A county in Maryland is putting limits on some of the trappings of elementary school: Hugs from grown-ups are restricted, birthday-party invitations are banned, and no more bringing cupcakes for the whole class.

Parents who visit the 17 elementary schools in St. Mary’s County are still allowed to hug their own children, just not other kids. Only parents registered as volunteers are allowed on the playground, and even then they can’t push other people’s kids on the swings.

“What’s OK with some families is not OK with others,” Kelly Hall, the district’s executive director of elementary schools, told NBC News on Tuesday.

The guidelines come from a committee of parents and school administrators that started meeting last fall. They were put in place after the massacre last December in Newtown, Conn. District officials stress that they are not final, and say they want feedback from parents.

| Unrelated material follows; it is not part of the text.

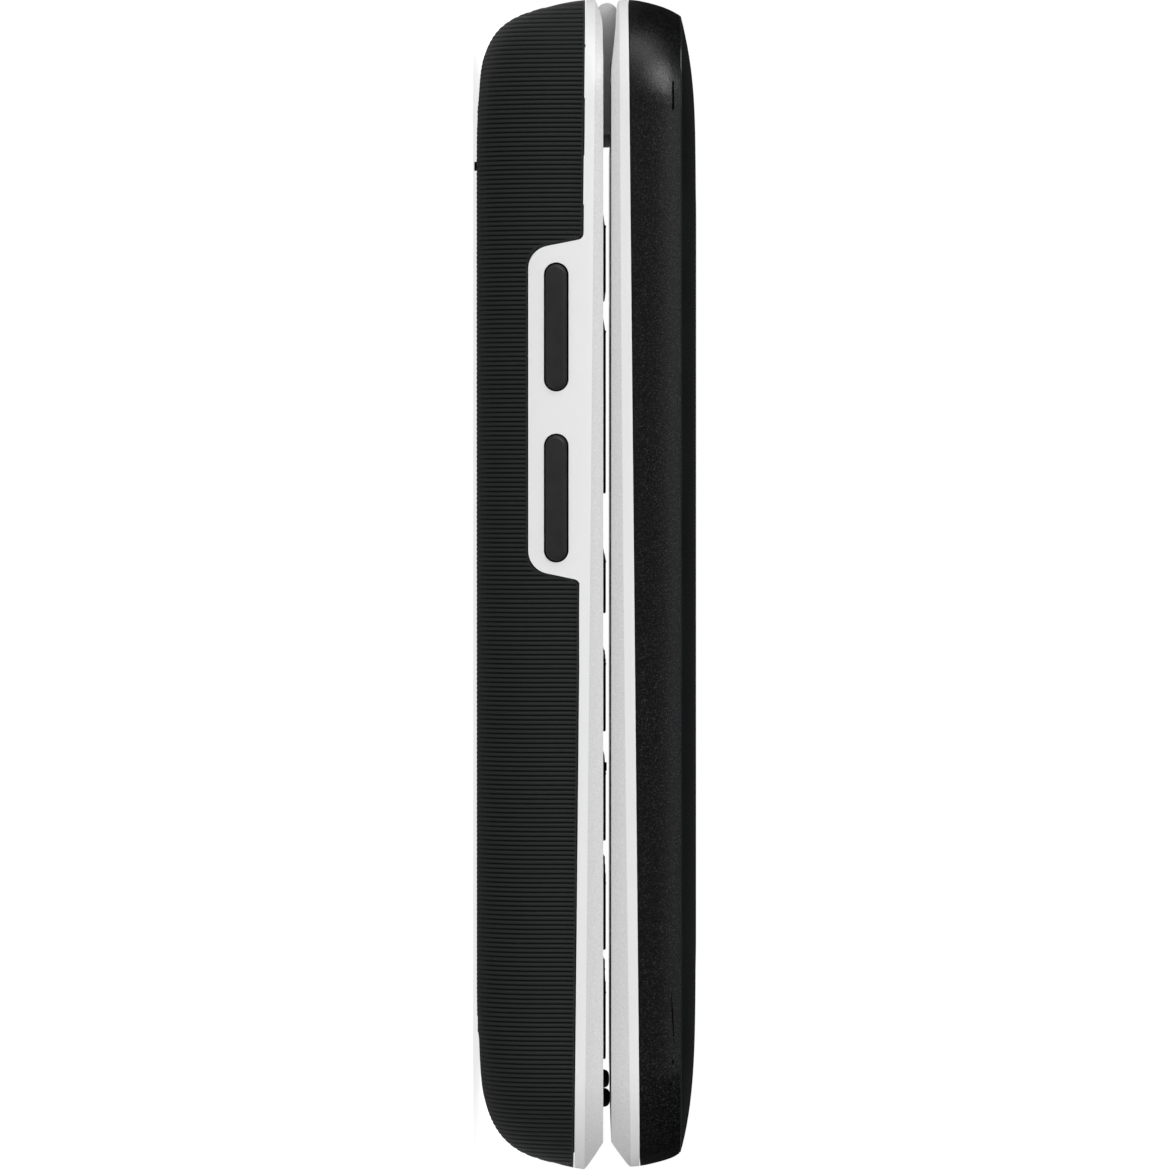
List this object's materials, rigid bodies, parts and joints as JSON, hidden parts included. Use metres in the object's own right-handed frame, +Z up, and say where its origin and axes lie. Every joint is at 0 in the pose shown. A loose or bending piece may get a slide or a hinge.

Among the new rules: It’s fine to send a homemade cupcake to school for your own child, but not for the rest of the class. District officials are concerned about food allergies and want parents to send only store-bought treats that have the ingredients listed.

As for party invitations, the district suggests that PTA groups develop phone and email lists for parents.

“If there are 20 individuals in the class and someone brings in seven birthday invitations, it was creating an academic disruption,” Hall said. “People were getting their feelings hurt.”

Not everyone is happy with the restrictions. One member of the school board, Cathy Allen, told NBC Washington that they’re horrible.

“The idea that you can’t go into a school and be hugged by a child, or go in (to) have lunch or be out on the playground and that you can only push the swing for your child and no one else” is unacceptable, she said.

The school district, which has “Work Hard and Be Nice” as a motto, has about 8,000 elementary school students, Hall said. Sherry Whittles, the mother of one of them, told Southern Maryland Newspapers that the rules don’t go too far.

Enforcing the hugging restriction could be tough, she acknowledged, because the child often approaches the grown-up for a hug, not the other way around.

“It is sad that this needs to be done for the safety of our children,” she told the newspapers.